Это наблюдение, конечно, подтверждает Ваше ощущение, что свобода слова является отличительной чертой сегодняшней России, но я бы спросил, является ли эта свобода сама по себе чем-то характерно европейским, или же завоевание этой свободы скорее отражает развитие Европы в XX веке? В конце концов, нельзя утверждать, что в Европе XX века у одной только России не было такой свободы. Разве такой ответ, подобный ответу моего российского коллеги в Санкт-Петербурге 1993 года, не мог прозвучать в беседе с испанским коллегой в Мадриде 1980-го или с немцем в Мюнхене 1950-го? Это как раз те зигзаги, которые я имел в виду в последнем письме, те запутанные курсы, по которым в XX веке “европейский” статус обрели Германия и Испания, Италия и Греция, или Венгрия и Польша.
Британский историк Марк Мэзоуер недавно опубликовал книгу под названием “Темный континент”, в котором говорит о том, что в истории Европы в XX веке нельзя видеть один лишь прогресс демократии. Скорее, это постоянная борьба между демократией и либерализмом, с одной стороны, и фашизмом, авторитаризмом и коммунизмом — с другой. В этом отношении российский опыт, хоть он и был экстремальным, вполне вписывается в исторические фронты, которые существовали и в других частях Европы XX века. (Остроумность названия заключается в том, что по-английски под “темным континентом”, как правило, подразумевается Африка, а не Европа.)
Да, то, что некоторые Ваши российские коллеги отвергают мысль о России как о части Европы — серьезная проблема, так же как и то, что ее отвергают некоторые мои американские коллеги.

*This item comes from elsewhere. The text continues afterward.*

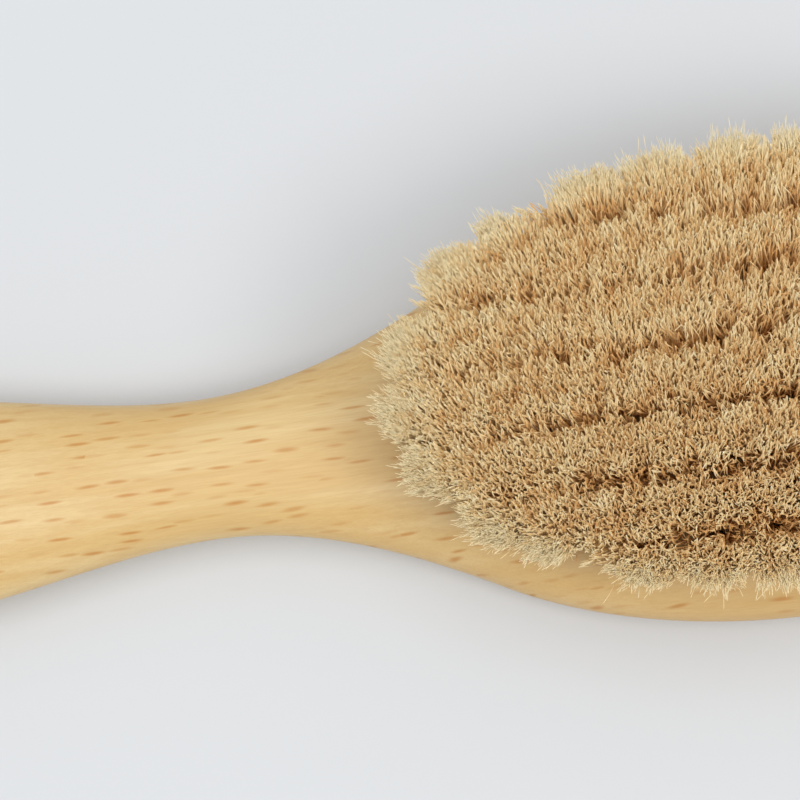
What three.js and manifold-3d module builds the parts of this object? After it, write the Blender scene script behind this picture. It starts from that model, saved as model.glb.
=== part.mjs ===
// A neck duster brush: a one-piece beech body, an oval head that runs through a waist into a
// bulbed handle, with seven straight rows of folded hair tufts set in blind holes in its face.
// Millimetres. +X runs from the handle to the head and +Z up through the hair. The origin is on
// the surface that the flat back rests on, below the middle of the object.
import * as THREE from 'three';
import { mergeVertices } from 'three/addons/utils/BufferGeometryUtils.js';
import Module from 'manifold-3d';

const wasm = await Module();
wasm.setup();

// Plan of the body
const LENGTH = 188;
const HEAD_HALF_LENGTH = 47.7;
const HEAD_HALF_WIDTH = 25.5;
const NECK_REACH = 34.2; // from the head's centre back to where the neck leaves the oval
const WAIST_REACH = 65.5; // from the head's centre back to the waist
const WAIST_HALF_WIDTH = 7.9;
const BULB_REACH = 37; // from the waist back to the handle's widest place
const BULB_HALF_WIDTH = 12.4;
const END_FULLNESS = 2.3; // exponent of the handle's rounded end, 2 for an ellipse

// Thickness of the body
const HEAD_THICKNESS = 11;
const WAIST_BACK = 1; // height of the underside above the resting surface
const WAIST_TOP = 11.6;
const BULB_BACK = 0.8;
const BULB_TOP = 13.6;
const END_THICKNESS_FULLNESS = 2.8;
const EDGE_ROUND = 6.5; // from the head's outline in to where its faces turn flat
const ROUND_SHARE = 0.93; // the most of a section's half width that its rounded side takes

// Rows of tufts, measured on the head's face between the middles of the holes
const ROWS_EACH_SIDE = 3;
const ROW_PITCH = 5.85;
const TUFT_PITCH = 6.75; // in the middle row; the others are divided as near to it as they can be
const FIELD_HALF_LENGTH = 40.5; // of the oval that the rows' ends lie on
const FIELD_HALF_WIDTH = 19.5;
const HOLE_RADIUS = 2.1;
const HOLE_DEPTH = 7;

// Hair
const TUFT_HEIGHT = 17; // above the face
const FAN_ALONG = 1.074; // spread of the tips over that of the roots, along the rows
const FAN_ACROSS = 1.205; // the same from row to row
const CROWN_OVERLAP = 0.15; // of a tuft's crown past halfway to its neighbour in the row
const CROWN_HALF_WIDTH = 3.3; // stays clear of the next row
const CROWN_EDGE = 1.2; // height of the crown's rounded edge
const CROWN_TOP_SHARE = 0.78; // size of the crown's top over its widest place
const GAP = 0.3; // between hair and hole

// Fineness of the facets
const HEAD_STEPS = 20;
const NECK_STEPS = 8;
const HANDLE_STEPS = 7;
const END_STEPS = 9;
const ARC_STEPS = 5;
const TUFT_SIDES = 8;

const HEAD_CENTRE_X = LENGTH / 2 - HEAD_HALF_LENGTH;
const NECK_X = HEAD_CENTRE_X - NECK_REACH;
const WAIST_X = HEAD_CENTRE_X - WAIST_REACH;
const BULB_X = WAIST_X - BULB_REACH;
const TIP_X = LENGTH / 2;
const END_X = -LENGTH / 2;

// A cubic from one value to another, with its slopes at both ends.
function cubic(t, from, slopeFrom, to, slopeTo) {
  const a = 2 * t ** 3 - 3 * t ** 2 + 1;
  const b = t ** 3 - 2 * t ** 2 + t;
  const c = t ** 3 - t ** 2;
  return from * a + slopeFrom * b + to * (1 - a) + slopeTo * c;
}

// How far along a stretch x lies, from 0 to 1.
function share(x, from, to) {
  return THREE.MathUtils.clamp((x - from) / (to - from), 0, 1);
}

// The fall from 1 to 0 over the handle's rounded end.
function endFall(x, fullness) {
  return (1 - share(x, BULB_X, END_X) ** fullness) ** (1 / fullness);
}

// Half the body's width.
function halfWidth(x) {
  if (x >= NECK_X) {
    return HEAD_HALF_WIDTH * Math.sqrt(1 - ((x - HEAD_CENTRE_X) / HEAD_HALF_LENGTH) ** 2);
  }
  if (x >= WAIST_X) {
    const neckWidth = halfWidth(NECK_X);
    const slope = (HEAD_HALF_WIDTH ** 2 * NECK_REACH) / (HEAD_HALF_LENGTH ** 2 * neckWidth);
    const t = share(x, WAIST_X, NECK_X);
    return cubic(t, WAIST_HALF_WIDTH, 0, neckWidth, slope * (NECK_X - WAIST_X));
  }
  if (x >= BULB_X) {
    return cubic(share(x, WAIST_X, BULB_X), WAIST_HALF_WIDTH, 0, BULB_HALF_WIDTH, 0);
  }
  return BULB_HALF_WIDTH * endFall(x, END_FULLNESS);
}

// The lowest and highest points of the body's section.
function backAndTop(x) {
  if (x >= NECK_X) {
    const inward = Math.min((TIP_X - x) / EDGE_ROUND, 1);
    const half = (HEAD_THICKNESS / 2) * Math.sqrt(1 - (1 - inward) ** 2);
    return [HEAD_THICKNESS / 2 - half, HEAD_THICKNESS / 2 + half];
  }
  if (x >= WAIST_X) {
    const t = share(x, NECK_X, WAIST_X);
    return [cubic(t, 0, 0, WAIST_BACK, 0), cubic(t, HEAD_THICKNESS, 0, WAIST_TOP, 0)];
  }
  if (x >= BULB_X) {
    const t = share(x, WAIST_X, BULB_X);
    return [cubic(t, WAIST_BACK, 0, BULB_BACK, 0), cubic(t, WAIST_TOP, 0, BULB_TOP, 0)];
  }
  const middle = (BULB_BACK + BULB_TOP) / 2;
  const half = ((BULB_TOP - BULB_BACK) / 2) * endFall(x, END_THICKNESS_FULLNESS);
  return [middle - half, middle + half];
}

// One section of the body: two flats joined by rounded sides, which take up nearly the whole
// section at the handle and only the edge of the head.
function bodySection(x) {
  const width = halfWidth(x);
  const [back, top] = backAndTop(x);
  const middle = (back + top) / 2;
  const rounding = cubic(share(x, NECK_X, WAIST_X), EDGE_ROUND, 0, BULB_HALF_WIDTH, 0);
  const side = Math.min(rounding, ROUND_SHARE * width);
  const ring = [];
  for (let quarter = 0; quarter < 4; quarter += 1) {
    for (let step = 0; step <= ARC_STEPS; step += 1) {
      const angle = ((quarter + step / ARC_STEPS) * Math.PI) / 2;
      const flat = (quarter === 0 || quarter === 3 ? 1 : -1) * (width - side);
      const z = middle + ((top - back) / 2) * Math.sin(angle);
      ring.push(new THREE.Vector3(x, flat + side * Math.cos(angle), z));
    }
  }
  return ring;
}

// A closed skin over a row of rings that hold the same number of points each.
function loft(rings, firstPole, lastPole) {
  const sides = rings[0].length;
  const points = [firstPole, ...rings.flat(), lastPole];
  const last = points.length - 1;
  const index = [];
  for (let i = 0; i < sides; i += 1) {
    const j = (i + 1) % sides;
    index.push(0, 1 + j, 1 + i);
    index.push(last, last - sides + i, last - sides + j);
    for (let r = 0; r < rings.length - 1; r += 1) {
      const a = 1 + r * sides;
      const b = a + sides;
      index.push(a + i, a + j, b + j);
      index.push(a + i, b + j, b + i);
    }
  }
  const geometry = new THREE.BufferGeometry().setFromPoints(points);
  geometry.setIndex(index);
  return geometry;
}

// A closed geometry as a solid that can be joined and cut, and back again.
function toSolid(geometry) {
  const bare = geometry.clone();
  bare.deleteAttribute('normal');
  bare.deleteAttribute('uv');
  const merged = mergeVertices(bare);
  const vertProperties = new Float32Array(merged.attributes.position.array);
  const triVerts = new Uint32Array(merged.index.array);
  return new wasm.Manifold(new wasm.Mesh({ numProp: 3, vertProperties, triVerts }));
}

function toGeometry(solid) {
  const { vertProperties, triVerts } = solid.getMesh();
  const geometry = new THREE.BufferGeometry();
  geometry.setAttribute('position', new THREE.BufferAttribute(vertProperties, 3));
  geometry.setIndex(new THREE.BufferAttribute(triVerts, 1));
  geometry.computeVertexNormals();
  return geometry;
}

// The places of the body's sections, closer together where its outline turns faster.
function bodyPlaces() {
  const places = [];
  for (let i = END_STEPS - 1; i > 0; i -= 1) {
    places.push(BULB_X + (END_X - BULB_X) * Math.sin(((i / END_STEPS) * Math.PI) / 2));
  }
  for (let i = 0; i < HANDLE_STEPS; i += 1) {
    places.push(THREE.MathUtils.lerp(BULB_X, WAIST_X, i / HANDLE_STEPS));
  }
  for (let i = 0; i < NECK_STEPS; i += 1) {
    places.push(THREE.MathUtils.lerp(WAIST_X, NECK_X, i / NECK_STEPS));
  }
  const neckAngle = Math.acos(-NECK_REACH / HEAD_HALF_LENGTH);
  for (let i = HEAD_STEPS; i > 0; i -= 1) {
    places.push(HEAD_CENTRE_X + HEAD_HALF_LENGTH * Math.cos((neckAngle * i) / HEAD_STEPS));
  }
  return places;
}

// A point on a tuft's middle line, at a height above the face. Tufts fan out from the middle.
function onTuft(tuft, height) {
  const rise = height / TUFT_HEIGHT;
  const along = tuft.x * (1 + (FAN_ALONG - 1) * rise);
  const across = tuft.y * (1 + (FAN_ACROSS - 1) * rise);
  return new THREE.Vector3(HEAD_CENTRE_X + along, across, HEAD_THICKNESS + height);
}

// A level ring around a tuft's middle line, with a flat side towards each neighbour.
function tuftRing(tuft, height, halfLength, halfWide) {
  const ring = [];
  const reach = 1 / Math.cos(Math.PI / TUFT_SIDES);
  for (let i = 0; i < TUFT_SIDES; i += 1) {
    const angle = ((i + 0.5) * 2 * Math.PI) / TUFT_SIDES;
    const point = onTuft(tuft, height);
    point.x += halfLength * reach * Math.cos(angle);
    point.y += halfWide * reach * Math.sin(angle);
    ring.push(point);
  }
  return ring;
}

// The tufts of one row, evenly spaced between its ends. Every other row has an odd number of
// them, so that each tuft stands between two of the next row.
function rowOfTufts(row) {
  const y = row * ROW_PITCH;
  const reach = FIELD_HALF_LENGTH * Math.sqrt(1 - (y / FIELD_HALF_WIDTH) ** 2);
  const pitches = reach / TUFT_PITCH;
  const spaces = row % 2 === 0 ? 2 * Math.round(pitches) : 2 * Math.round(pitches + 0.5) - 1;
  const pitch = (2 * reach) / spaces;
  const tufts = [];
  for (let i = 0; i <= spaces; i += 1) {
    tufts.push({ x: i * pitch - reach, y, pitch });
  }
  return tufts;
}

// The blind hole for a tuft, as the tool that cuts it.
function holeCutter(tuft) {
  const radius = HOLE_RADIUS;
  const rings = [-HOLE_DEPTH, 1].map((height) => tuftRing(tuft, height, radius, radius));
  return toSolid(loft(rings, onTuft(tuft, -HOLE_DEPTH), onTuft(tuft, 1)));
}

// A tuft: its folded root in the hole, and the hair spreading above it to a crown.
function tuftSolid(tuft) {
  const root = HOLE_RADIUS - GAP;
  const bottom = GAP - HOLE_DEPTH;
  const halfLength = (tuft.pitch * FAN_ALONG) / 2 + CROWN_OVERLAP;
  const topLength = halfLength * CROWN_TOP_SHARE;
  const topWidth = CROWN_HALF_WIDTH * CROWN_TOP_SHARE;
  const rings = [
    tuftRing(tuft, bottom, root, root),
    tuftRing(tuft, 0, root, root),
    tuftRing(tuft, TUFT_HEIGHT - CROWN_EDGE, halfLength, CROWN_HALF_WIDTH),
    tuftRing(tuft, TUFT_HEIGHT, topLength, topWidth),
  ];
  return toSolid(loft(rings, onTuft(tuft, bottom), onTuft(tuft, TUFT_HEIGHT)));
}

function woodenBody(rows) {
  const middle = (BULB_BACK + BULB_TOP) / 2;
  const end = new THREE.Vector3(END_X, 0, middle);
  const tip = new THREE.Vector3(TIP_X, 0, HEAD_THICKNESS / 2);
  const blank = toSolid(loft(bodyPlaces().map(bodySection), end, tip));
  const holes = rows.flat().map(holeCutter);
  return toGeometry(holes.reduce((body, hole) => body.subtract(hole), blank));
}

function rowOfHair(tufts) {
  return toGeometry(tufts.map(tuftSolid).reduce((row, tuft) => row.add(tuft)));
}

function beech() {
  return new THREE.MeshStandardMaterial({ color: 0xe4c48b, roughness: 0.5, metalness: 0 });
}

function goatHair() {
  return new THREE.MeshStandardMaterial({ color: 0xb9996a, roughness: 0.85, metalness: 0 });
}

function named(name, geometry, material) {
  const mesh = new THREE.Mesh(geometry, material);
  mesh.name = name;
  return mesh;
}

const brush = new THREE.Group();
const rows = [];
for (let row = -ROWS_EACH_SIDE; row <= ROWS_EACH_SIDE; row += 1) {
  rows.push(rowOfTufts(row));
}
brush.add(named('handle_body', woodenBody(rows), beech()));
rows.forEach((tufts, i) => {
  brush.add(named(`tuft_row_${i + 1}`, rowOfHair(tufts), goatHair()));
});

export default brush;
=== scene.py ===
"""A neck duster brush, lying on its back: a beech body and 71 tufts of goat hair, strand by strand.

Lengths of the brush are in millimetres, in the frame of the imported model, and turn into metres
where a mesh or an object is made. The camera, the lights and the floor are placed in metres.
"""
import math

import bpy
import numpy as np
from mathutils import Matrix, Vector


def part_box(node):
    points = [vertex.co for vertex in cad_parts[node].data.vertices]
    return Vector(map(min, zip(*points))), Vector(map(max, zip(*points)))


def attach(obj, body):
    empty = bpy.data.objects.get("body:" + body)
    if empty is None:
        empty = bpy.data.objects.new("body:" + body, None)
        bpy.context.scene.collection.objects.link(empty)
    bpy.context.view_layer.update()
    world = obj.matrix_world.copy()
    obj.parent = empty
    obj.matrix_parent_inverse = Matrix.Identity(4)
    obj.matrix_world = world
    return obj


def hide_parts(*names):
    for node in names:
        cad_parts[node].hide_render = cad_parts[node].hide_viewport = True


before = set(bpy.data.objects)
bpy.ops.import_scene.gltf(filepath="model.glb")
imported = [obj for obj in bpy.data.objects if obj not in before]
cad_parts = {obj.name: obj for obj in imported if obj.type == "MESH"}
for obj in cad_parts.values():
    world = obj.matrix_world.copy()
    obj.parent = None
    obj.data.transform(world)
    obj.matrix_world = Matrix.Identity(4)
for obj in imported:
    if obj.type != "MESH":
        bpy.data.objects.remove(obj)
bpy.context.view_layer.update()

MM = 0.001
BODY = "root"
WOOD_NODE = "handle_body"
ROW_NODES = sorted(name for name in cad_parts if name.startswith("tuft_row_"))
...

Мне представляется, что отчасти проблема заключается не просто в искаженном славянофильском или “ориенталистском” представлении о России, но, возможно, и в упрощенном представлении о самой Европе.
Ваш Ларри
29 ноября 2002
Дорогой Ларри,
Если внимательно прочитать Наказ Екатерины, а также еe “Антидот” и аналогичные работы российских единомышленников императрицы, то смысл её гордого заявления “Россия есть держава европейская”, становится, я думаю, совершенно очевиден. Ибо после Монтескье прослыть страной “неевропейской” могло означать лишь одно: азиатский деспотизм, т.е. мертвую государственность, “живой труп”, по выражению Виссариона Белинского. Естественно, Екатерина, “обокравшая”, по её собственным словам, Монтескье, не желала, чтобы её Россию сочли живым трупом, зачислив в компанию “персиян, китайцев и турок”.

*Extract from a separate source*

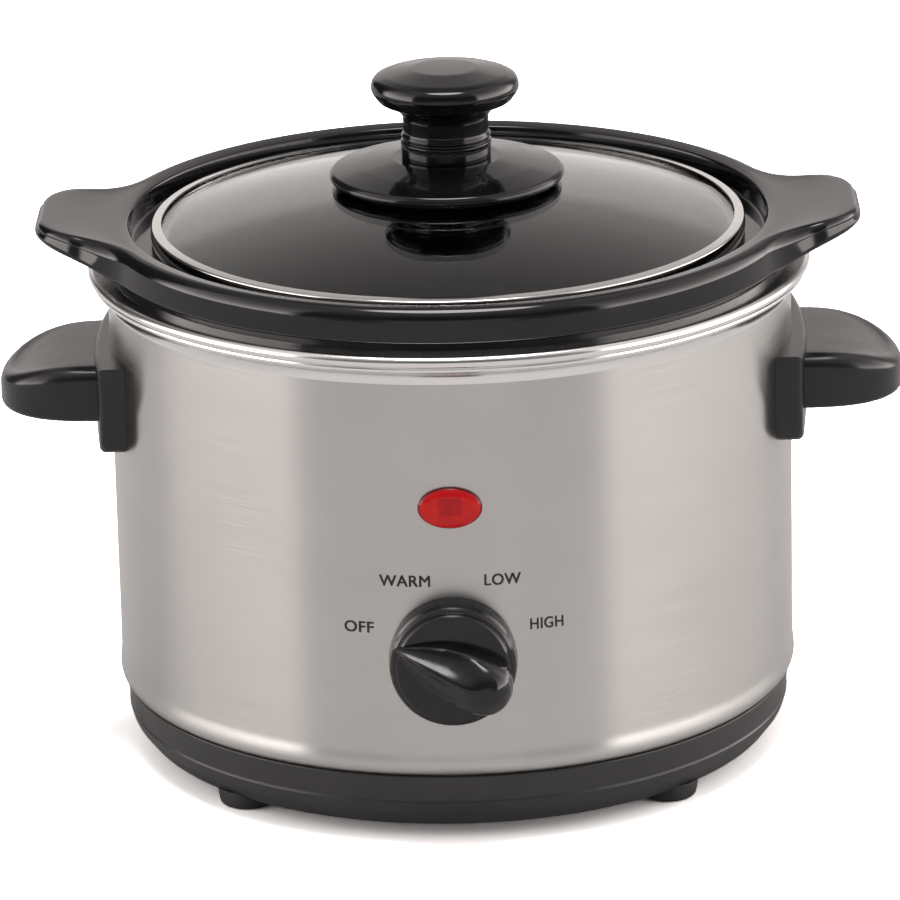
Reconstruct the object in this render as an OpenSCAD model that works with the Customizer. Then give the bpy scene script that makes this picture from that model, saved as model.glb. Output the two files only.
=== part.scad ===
/* Round countertop slow cooker: lift-out crock, glass lid, rotary heat control. Millimetres, +Z up. */

/* [Frame] */
// distance of the body axis behind the middle of the overall depth
axis_y = 7; // [0:0.5:12]

/* [Body] */
// outer radius of the steel wrap
body_r = 95; // [85:1:120]
// thickness of the steel wrap
wrap_t = 0.6; // [0.4:0.1:1.2]
// height of the top of the plastic base
base_z = 20; // [14:1:30]
// height of the underside of the plastic base
base_under = 5; // [4:0.5:9]
// wall thickness of the plastic base
base_t = 2.5; // [2:0.25:4]
// height where the polished rim starts
seam_z = 132; // [110:1:150]
// height of the top of the vessel rim
rim_z = 140.2; // [120:0.2:160]
// largest radius of the vessel rim
rim_r = 100.2; // [95:0.2:125]

/* [Feet] */
// distance of each foot from the body axis
foot_pitch = 82; // [70:1:84]
// radius of a foot at its top
foot_r = 8.4; // [6:0.2:11]

/* [Heating vessel] */
// outer radius of the vessel wall
vessel_r = 85; // [78:0.5:90]
// sheet thickness of the vessel
vessel_t = 0.8; // [0.5:0.1:1.2]
// height of the underside of the vessel floor
vessel_z = 64; // [58:1:70]
// lower edge of the band heater
band_z = 74; // [72:1:90]
// height of the band heater
band_h = 44; // [20:1:50]

/* [Crock] */
// outer radius of the crock wall
crock_r = 81.5; // [75:0.5:83]
// wall thickness of the crock
crock_t = 5; // [3.5:0.5:8]
// underside of the crock
crock_z = 67.3; // [66:0.1:72]
// outer radius of the crock flange
flange_r = 96.8; // [92:0.2:110]
// top of the crock flange
flange_top = 151.3; // [145:0.1:160]
// radius of the lid recess
recess_r = 88.3; // [85:0.1:92]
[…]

И едва мы это поймем, у нас вряд ли останутся сомнения, что Европа была для Екатерины не столько совокупностью реальных государств, со своей историей и судьбой, сколько символом респектабельности. И еще важнее, говоря ученым языком, “идеальным типом” государственности, способным к политической модернизации. И я, право, не вижу в этом никакого упрощения проблемы. Мне кажется, что достаточно взглянуть хотя бы на сегодняшнюю арабскую государственность, чтоб согласиться скорее с Екатериной, нежели с Дидро (и с Вами).
Обратите внимание, что в “The Origins of Autocracy” я не только не называю российскую государственность деспотической, но и посвятил всю теоретическую часть книги полемике с теми, кто её так называет (Карл Виттфогель, Арнольд Тойнби, Ричард Пайпс). Екатерина была права: Россия способна к политической модернизации. И в этом смысле действительно “держава европейская”. Помимо её собственного царствования, опыт Ивана III, Петра I и Горбачева, каковы бы ни были изъяны их политики, не оставляет в этом и тени сомнения.
Другое дело, что политическая модернизация каждой из европейских стран, как и обоих великих отпрысков Европы, Америки и России, имеет свои особенности. Это и подтверждают примеры Германии, Испании или Греции, не говоря уже о Восточной Европе, переживших в ХХ веке свою, условно говоря, “Контрреформацию”. Особенность России, в частности, состоит в том, что я называю ее цивилизационной неустойчивостью. В том, другими словами, что она периодически теряла способность к политической модернизации, как в позднее средневековье, так и в Новое время, притом теряла порою на целые столетия.
Самым ярким примером такой потери европейской идентичности было её Московитское столетие, начавшееся после первой самодержавной революции Ивана Грозного (между 1584 и 1689 годами), когда Россия противопоставила себя Европе как единственная страна “правильного” христианства, с собственным Русским богом. Именно из этого застойного “особнячества”, как называл его Владимир Соловьев, и вырвал её железной рукою Петр.
Тем не менее, московитское “особнячество”, можно сказать, возродилось в результате разгрома декабристской политической элиты, намеревавшейся довести петровскую реформу до ее логического завершения, и второй самодержавной революции Николая I (1825—1855). Именно поэтому, как заметил один из крупнейших американских историков Н.В. Рязановский, “Россия так никогда и не наверстала тридцать лет, потерянных при Николае”.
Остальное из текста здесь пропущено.